## The problem:
Below are several records. Retype exactly those lines running from the one with "const pad = new" through the one with "BASE_EDGE_ROUND = 0.15 * MM", end lines included, and no others.

## START Given data

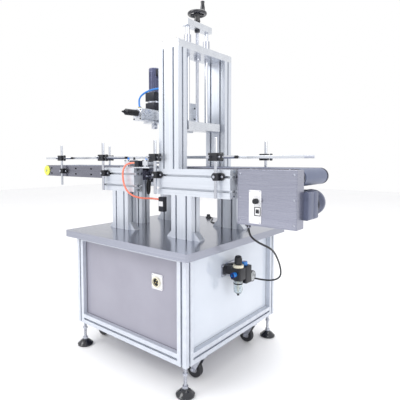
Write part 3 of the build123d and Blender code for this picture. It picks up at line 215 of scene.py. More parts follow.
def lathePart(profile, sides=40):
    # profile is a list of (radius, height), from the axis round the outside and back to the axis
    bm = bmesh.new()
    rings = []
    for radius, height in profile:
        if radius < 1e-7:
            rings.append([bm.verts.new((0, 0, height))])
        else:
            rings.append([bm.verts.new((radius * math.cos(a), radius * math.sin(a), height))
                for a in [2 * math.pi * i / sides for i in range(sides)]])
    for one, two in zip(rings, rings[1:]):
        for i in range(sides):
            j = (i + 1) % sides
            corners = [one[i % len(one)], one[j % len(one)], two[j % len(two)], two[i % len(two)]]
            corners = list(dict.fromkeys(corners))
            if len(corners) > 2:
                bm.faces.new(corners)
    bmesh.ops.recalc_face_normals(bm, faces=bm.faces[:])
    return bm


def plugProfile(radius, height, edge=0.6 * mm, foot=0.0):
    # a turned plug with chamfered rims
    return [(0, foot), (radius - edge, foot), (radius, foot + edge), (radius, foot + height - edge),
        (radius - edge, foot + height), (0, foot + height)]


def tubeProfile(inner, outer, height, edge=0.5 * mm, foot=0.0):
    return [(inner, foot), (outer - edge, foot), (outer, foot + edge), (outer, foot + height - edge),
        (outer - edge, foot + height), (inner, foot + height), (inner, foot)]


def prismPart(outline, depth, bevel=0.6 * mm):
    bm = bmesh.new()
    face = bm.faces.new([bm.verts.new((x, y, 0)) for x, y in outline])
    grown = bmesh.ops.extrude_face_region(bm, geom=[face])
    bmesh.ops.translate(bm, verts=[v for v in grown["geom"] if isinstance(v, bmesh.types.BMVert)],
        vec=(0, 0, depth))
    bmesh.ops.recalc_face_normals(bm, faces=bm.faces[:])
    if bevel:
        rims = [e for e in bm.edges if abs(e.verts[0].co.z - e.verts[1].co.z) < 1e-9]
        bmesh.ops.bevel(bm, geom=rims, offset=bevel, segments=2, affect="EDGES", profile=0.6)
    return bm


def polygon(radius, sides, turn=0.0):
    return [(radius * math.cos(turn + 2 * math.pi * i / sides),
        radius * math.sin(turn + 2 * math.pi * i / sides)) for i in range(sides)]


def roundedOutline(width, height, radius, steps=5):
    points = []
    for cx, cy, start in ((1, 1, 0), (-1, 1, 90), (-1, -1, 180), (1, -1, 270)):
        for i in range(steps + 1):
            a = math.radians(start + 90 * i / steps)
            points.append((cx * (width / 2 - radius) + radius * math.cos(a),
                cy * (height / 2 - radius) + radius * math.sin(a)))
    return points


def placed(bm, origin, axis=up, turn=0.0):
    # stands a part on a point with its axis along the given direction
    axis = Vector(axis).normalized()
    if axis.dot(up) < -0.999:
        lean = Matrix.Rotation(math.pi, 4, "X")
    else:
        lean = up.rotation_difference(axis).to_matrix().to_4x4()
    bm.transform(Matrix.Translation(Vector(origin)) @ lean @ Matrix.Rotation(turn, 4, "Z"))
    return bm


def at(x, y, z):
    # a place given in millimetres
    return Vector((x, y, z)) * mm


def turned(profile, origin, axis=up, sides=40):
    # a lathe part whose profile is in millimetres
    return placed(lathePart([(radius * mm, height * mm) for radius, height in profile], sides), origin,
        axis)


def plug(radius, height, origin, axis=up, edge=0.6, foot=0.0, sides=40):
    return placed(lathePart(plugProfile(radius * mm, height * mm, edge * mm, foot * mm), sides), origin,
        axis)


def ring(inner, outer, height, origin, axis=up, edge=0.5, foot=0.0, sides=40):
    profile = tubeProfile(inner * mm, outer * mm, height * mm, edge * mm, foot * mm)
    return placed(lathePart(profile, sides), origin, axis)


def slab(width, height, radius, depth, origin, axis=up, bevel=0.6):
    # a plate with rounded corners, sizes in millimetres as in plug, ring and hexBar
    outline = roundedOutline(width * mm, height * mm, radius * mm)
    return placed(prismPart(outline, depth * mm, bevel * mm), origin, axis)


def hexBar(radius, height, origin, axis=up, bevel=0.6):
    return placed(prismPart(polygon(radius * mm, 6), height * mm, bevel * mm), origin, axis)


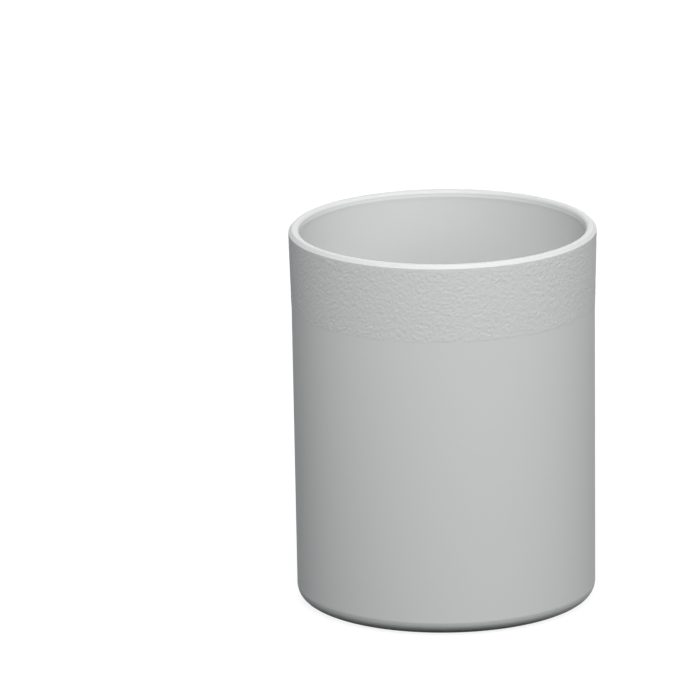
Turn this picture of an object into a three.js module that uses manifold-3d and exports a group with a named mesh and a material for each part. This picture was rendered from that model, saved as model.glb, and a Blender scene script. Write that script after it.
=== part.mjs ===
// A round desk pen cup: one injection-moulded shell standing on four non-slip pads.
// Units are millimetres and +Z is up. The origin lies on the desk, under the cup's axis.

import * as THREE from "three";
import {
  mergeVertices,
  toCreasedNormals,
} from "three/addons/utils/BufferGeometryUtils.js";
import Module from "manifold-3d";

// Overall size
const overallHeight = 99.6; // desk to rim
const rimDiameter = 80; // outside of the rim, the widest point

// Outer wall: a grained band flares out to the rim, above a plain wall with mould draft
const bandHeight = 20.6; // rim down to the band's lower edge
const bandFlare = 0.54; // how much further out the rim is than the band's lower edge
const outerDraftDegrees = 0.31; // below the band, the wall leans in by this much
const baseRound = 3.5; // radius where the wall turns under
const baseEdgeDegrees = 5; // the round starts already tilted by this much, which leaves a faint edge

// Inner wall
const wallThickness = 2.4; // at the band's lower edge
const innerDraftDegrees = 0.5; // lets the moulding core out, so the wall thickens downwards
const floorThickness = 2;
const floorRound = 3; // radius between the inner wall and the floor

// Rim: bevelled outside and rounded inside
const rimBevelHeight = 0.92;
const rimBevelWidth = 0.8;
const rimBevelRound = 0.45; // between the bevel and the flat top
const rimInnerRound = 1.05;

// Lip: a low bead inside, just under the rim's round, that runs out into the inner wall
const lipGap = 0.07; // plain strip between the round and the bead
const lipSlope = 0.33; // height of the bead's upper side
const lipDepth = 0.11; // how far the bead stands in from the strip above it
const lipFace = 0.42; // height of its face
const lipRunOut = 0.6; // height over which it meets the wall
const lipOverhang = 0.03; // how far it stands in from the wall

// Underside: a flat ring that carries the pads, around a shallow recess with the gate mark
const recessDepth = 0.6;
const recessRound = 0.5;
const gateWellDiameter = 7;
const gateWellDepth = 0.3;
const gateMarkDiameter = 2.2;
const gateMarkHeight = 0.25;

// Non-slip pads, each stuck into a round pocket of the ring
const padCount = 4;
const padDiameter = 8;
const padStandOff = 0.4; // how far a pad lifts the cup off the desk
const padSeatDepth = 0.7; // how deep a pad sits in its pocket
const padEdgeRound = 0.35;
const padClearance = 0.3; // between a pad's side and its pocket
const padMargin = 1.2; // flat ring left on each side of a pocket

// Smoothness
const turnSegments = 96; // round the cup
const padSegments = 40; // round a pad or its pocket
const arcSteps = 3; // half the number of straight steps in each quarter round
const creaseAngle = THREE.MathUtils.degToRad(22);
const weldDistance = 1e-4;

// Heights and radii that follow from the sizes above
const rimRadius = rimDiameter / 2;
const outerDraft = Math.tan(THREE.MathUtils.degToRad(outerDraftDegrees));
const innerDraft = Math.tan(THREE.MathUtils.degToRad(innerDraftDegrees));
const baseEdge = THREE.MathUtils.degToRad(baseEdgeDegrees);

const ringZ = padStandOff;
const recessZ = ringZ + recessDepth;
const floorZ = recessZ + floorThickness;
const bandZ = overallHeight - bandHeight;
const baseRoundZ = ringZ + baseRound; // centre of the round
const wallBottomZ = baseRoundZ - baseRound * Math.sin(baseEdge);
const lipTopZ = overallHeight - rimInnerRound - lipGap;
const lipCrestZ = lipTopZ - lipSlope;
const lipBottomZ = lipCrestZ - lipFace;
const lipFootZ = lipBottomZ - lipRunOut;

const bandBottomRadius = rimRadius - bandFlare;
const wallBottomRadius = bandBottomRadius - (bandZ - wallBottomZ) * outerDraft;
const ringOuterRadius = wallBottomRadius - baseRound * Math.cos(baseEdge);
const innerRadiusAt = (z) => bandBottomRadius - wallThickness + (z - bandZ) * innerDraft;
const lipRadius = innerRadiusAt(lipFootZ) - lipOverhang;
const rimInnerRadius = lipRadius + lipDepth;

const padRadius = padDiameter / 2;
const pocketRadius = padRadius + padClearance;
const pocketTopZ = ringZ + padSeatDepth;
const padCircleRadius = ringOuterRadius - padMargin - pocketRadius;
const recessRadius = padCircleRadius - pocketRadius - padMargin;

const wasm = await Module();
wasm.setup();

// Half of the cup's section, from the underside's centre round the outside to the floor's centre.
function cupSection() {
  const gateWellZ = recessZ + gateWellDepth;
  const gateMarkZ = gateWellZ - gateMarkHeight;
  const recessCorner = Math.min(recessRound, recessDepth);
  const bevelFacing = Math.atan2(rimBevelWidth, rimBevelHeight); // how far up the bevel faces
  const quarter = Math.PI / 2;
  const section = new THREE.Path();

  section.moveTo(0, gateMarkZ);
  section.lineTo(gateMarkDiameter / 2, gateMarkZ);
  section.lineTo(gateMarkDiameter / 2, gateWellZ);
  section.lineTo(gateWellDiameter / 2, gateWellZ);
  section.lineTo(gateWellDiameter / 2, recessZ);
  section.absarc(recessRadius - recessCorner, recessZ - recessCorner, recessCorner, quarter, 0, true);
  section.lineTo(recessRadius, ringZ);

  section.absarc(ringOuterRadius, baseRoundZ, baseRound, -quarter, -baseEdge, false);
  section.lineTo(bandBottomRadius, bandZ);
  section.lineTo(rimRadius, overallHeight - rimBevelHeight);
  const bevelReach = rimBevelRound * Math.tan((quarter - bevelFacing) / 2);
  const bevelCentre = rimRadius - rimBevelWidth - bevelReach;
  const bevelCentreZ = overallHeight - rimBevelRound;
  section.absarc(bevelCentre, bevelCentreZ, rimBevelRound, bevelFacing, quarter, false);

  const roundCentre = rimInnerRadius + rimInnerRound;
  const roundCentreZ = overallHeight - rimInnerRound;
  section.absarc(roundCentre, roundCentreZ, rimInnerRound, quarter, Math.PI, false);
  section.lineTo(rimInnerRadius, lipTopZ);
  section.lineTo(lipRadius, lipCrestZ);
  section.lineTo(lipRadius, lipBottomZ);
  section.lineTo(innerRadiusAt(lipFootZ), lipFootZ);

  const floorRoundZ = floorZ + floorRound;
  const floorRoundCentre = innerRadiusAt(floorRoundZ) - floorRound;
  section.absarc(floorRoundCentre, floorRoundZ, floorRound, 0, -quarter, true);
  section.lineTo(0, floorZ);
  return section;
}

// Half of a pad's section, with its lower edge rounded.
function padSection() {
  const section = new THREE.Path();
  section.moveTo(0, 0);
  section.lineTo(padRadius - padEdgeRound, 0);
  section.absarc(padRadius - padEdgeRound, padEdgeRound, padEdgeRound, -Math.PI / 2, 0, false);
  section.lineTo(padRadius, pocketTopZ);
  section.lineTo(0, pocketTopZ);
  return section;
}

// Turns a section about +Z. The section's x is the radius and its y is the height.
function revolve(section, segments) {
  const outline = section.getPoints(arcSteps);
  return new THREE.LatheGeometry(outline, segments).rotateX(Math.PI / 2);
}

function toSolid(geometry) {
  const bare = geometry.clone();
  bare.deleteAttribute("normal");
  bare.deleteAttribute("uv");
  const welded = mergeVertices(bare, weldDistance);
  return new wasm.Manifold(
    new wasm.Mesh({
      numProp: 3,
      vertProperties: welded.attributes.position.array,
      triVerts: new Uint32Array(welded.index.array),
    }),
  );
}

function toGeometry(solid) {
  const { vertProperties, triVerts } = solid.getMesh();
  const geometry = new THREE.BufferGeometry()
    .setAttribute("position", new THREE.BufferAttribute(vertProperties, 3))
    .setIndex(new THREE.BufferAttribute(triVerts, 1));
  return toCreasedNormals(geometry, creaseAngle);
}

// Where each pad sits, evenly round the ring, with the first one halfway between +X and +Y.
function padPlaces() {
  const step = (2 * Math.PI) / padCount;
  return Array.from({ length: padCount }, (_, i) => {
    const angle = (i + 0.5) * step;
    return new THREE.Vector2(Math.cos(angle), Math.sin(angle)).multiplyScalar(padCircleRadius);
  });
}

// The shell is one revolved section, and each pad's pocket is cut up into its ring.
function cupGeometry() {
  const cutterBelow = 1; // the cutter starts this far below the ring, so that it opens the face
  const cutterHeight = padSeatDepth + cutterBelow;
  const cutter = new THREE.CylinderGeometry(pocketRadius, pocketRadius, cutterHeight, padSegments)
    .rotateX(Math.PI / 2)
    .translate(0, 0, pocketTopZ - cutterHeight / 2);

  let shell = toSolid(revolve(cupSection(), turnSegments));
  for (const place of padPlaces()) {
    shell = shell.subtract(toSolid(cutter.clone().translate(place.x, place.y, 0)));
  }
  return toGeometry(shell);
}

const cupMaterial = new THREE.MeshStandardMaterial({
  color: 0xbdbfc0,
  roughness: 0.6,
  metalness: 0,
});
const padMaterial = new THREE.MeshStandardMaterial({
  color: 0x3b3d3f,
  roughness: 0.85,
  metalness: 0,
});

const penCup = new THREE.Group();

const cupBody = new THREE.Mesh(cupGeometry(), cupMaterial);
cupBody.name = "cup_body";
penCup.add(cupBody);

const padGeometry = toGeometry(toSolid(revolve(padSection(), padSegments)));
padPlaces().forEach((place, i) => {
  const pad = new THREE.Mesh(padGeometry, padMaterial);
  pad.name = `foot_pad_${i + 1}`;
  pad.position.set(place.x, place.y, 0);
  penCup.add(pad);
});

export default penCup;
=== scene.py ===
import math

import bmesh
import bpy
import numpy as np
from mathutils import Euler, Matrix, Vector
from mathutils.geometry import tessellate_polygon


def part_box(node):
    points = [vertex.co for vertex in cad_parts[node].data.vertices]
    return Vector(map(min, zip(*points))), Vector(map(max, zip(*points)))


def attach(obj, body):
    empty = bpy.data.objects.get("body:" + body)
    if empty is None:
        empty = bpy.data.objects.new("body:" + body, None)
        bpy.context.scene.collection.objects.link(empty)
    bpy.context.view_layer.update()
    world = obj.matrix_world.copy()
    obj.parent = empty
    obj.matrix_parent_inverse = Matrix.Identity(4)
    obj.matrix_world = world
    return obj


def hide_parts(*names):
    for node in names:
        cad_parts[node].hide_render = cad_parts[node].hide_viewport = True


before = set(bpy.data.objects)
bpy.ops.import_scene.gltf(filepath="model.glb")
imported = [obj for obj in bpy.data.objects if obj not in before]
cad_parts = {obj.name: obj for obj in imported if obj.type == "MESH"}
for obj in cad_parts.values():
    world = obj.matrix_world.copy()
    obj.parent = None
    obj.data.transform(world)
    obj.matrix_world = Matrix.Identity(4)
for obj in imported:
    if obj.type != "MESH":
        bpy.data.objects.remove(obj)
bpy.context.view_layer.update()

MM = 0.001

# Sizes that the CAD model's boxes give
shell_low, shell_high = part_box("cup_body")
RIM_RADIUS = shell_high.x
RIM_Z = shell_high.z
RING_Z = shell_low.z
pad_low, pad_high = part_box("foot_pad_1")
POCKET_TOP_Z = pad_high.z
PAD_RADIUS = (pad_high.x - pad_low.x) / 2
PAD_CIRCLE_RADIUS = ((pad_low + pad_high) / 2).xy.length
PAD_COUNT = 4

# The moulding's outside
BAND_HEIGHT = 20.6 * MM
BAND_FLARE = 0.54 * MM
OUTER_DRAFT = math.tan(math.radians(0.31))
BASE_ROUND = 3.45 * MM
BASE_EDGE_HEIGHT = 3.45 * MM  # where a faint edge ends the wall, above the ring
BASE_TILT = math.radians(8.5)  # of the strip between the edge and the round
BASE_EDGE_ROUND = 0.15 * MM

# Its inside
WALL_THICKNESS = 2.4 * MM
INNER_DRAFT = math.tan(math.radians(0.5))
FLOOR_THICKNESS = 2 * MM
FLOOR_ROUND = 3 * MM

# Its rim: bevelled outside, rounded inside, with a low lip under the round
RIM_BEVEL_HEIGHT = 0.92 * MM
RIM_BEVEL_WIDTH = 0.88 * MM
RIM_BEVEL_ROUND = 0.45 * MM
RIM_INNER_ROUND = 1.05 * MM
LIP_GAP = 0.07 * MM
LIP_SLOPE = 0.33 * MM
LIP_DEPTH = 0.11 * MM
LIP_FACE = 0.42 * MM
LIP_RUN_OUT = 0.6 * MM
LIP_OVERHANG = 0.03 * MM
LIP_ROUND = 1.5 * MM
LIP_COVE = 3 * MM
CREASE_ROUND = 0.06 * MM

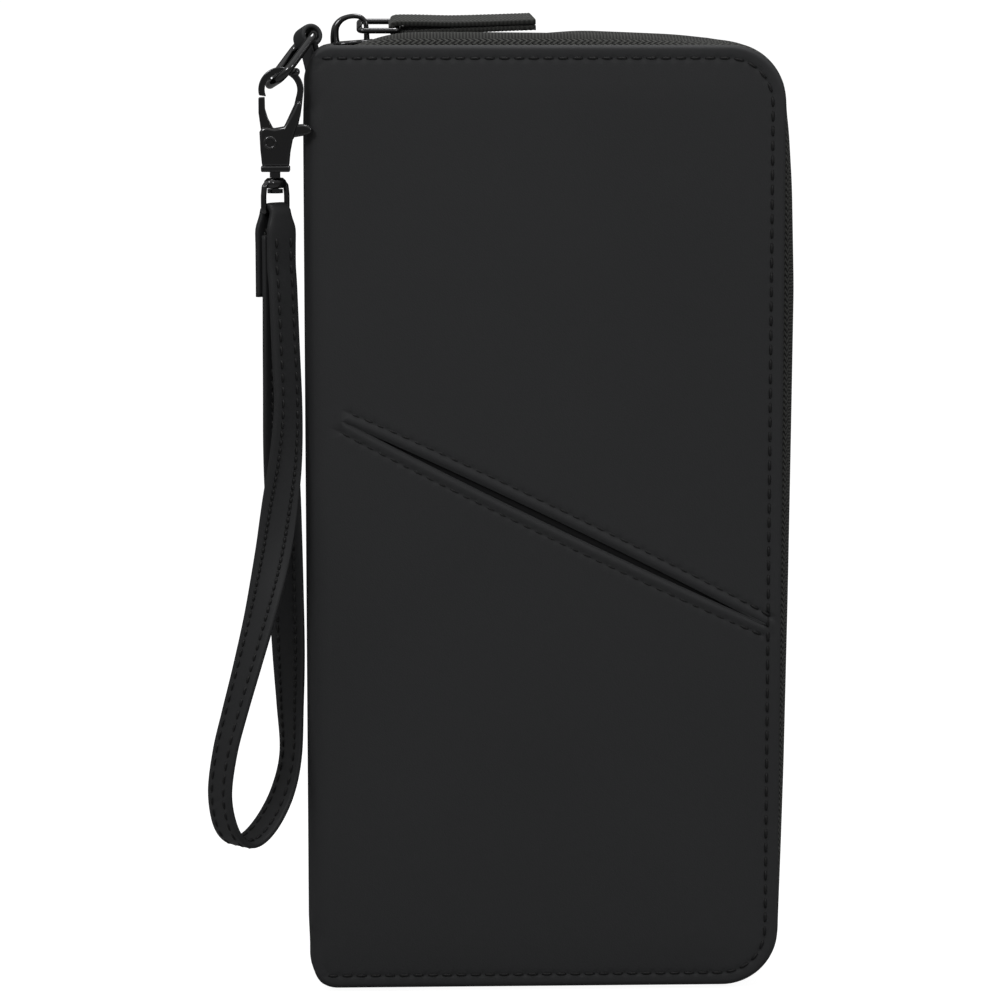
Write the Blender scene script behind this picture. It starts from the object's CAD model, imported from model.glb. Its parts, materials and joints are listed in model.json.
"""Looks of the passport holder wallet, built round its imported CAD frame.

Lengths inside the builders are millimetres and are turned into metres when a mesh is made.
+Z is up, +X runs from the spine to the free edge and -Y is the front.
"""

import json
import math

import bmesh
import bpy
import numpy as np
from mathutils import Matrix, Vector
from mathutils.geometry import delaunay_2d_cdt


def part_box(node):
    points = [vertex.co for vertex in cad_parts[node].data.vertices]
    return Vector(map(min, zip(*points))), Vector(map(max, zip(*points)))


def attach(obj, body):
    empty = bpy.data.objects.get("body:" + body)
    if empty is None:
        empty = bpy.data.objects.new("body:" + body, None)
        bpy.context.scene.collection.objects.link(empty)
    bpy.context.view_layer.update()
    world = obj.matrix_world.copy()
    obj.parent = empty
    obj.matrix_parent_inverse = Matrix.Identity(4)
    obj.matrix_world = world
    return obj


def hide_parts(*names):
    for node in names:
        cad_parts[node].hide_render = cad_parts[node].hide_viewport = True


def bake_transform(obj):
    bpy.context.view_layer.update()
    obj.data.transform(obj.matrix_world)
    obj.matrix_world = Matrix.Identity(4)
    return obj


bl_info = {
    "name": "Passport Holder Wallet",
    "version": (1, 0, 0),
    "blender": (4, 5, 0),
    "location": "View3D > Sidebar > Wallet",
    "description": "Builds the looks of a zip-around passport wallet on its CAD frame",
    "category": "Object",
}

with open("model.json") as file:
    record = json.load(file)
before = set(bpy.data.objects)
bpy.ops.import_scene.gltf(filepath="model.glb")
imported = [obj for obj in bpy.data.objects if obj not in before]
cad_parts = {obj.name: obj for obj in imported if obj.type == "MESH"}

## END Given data

## Task solution:
  const pad = new THREE.Mesh(padGeometry, padMaterial);
  pad.name = `foot_pad_${i + 1}`;
  pad.position.set(place.x, place.y, 0);
  penCup.add(pad);
});

export default penCup;
=== scene.py ===
import math

import bmesh
import bpy
import numpy as np
from mathutils import Euler, Matrix, Vector
from mathutils.geometry import tessellate_polygon


def part_box(node):
    points = [vertex.co for vertex in cad_parts[node].data.vertices]
    return Vector(map(min, zip(*points))), Vector(map(max, zip(*points)))


def attach(obj, body):
    empty = bpy.data.objects.get("body:" + body)
    if empty is None:
        empty = bpy.data.objects.new("body:" + body, None)
        bpy.context.scene.collection.objects.link(empty)
    bpy.context.view_layer.update()
    world = obj.matrix_world.copy()
    obj.parent = empty
    obj.matrix_parent_inverse = Matrix.Identity(4)
    obj.matrix_world = world
    return obj


def hide_parts(*names):
    for node in names:
        cad_parts[node].hide_render = cad_parts[node].hide_viewport = True


before = set(bpy.data.objects)
bpy.ops.import_scene.gltf(filepath="model.glb")
imported = [obj for obj in bpy.data.objects if obj not in before]
cad_parts = {obj.name: obj for obj in imported if obj.type == "MESH"}
for obj in cad_parts.values():
    world = obj.matrix_world.copy()
    obj.parent = None
    obj.data.transform(world)
    obj.matrix_world = Matrix.Identity(4)
for obj in imported:
    if obj.type != "MESH":
        bpy.data.objects.remove(obj)
bpy.context.view_layer.update()

MM = 0.001

# Sizes that the CAD model's boxes give
shell_low, shell_high = part_box("cup_body")
RIM_RADIUS = shell_high.x
RIM_Z = shell_high.z
RING_Z = shell_low.z
pad_low, pad_high = part_box("foot_pad_1")
POCKET_TOP_Z = pad_high.z
PAD_RADIUS = (pad_high.x - pad_low.x) / 2
PAD_CIRCLE_RADIUS = ((pad_low + pad_high) / 2).xy.length
PAD_COUNT = 4

# The moulding's outside
BAND_HEIGHT = 20.6 * MM
BAND_FLARE = 0.54 * MM
OUTER_DRAFT = math.tan(math.radians(0.31))
BASE_ROUND = 3.45 * MM
BASE_EDGE_HEIGHT = 3.45 * MM  # where a faint edge ends the wall, above the ring
BASE_TILT = math.radians(8.5)  # of the strip between the edge and the round
BASE_EDGE_ROUND = 0.15 * MM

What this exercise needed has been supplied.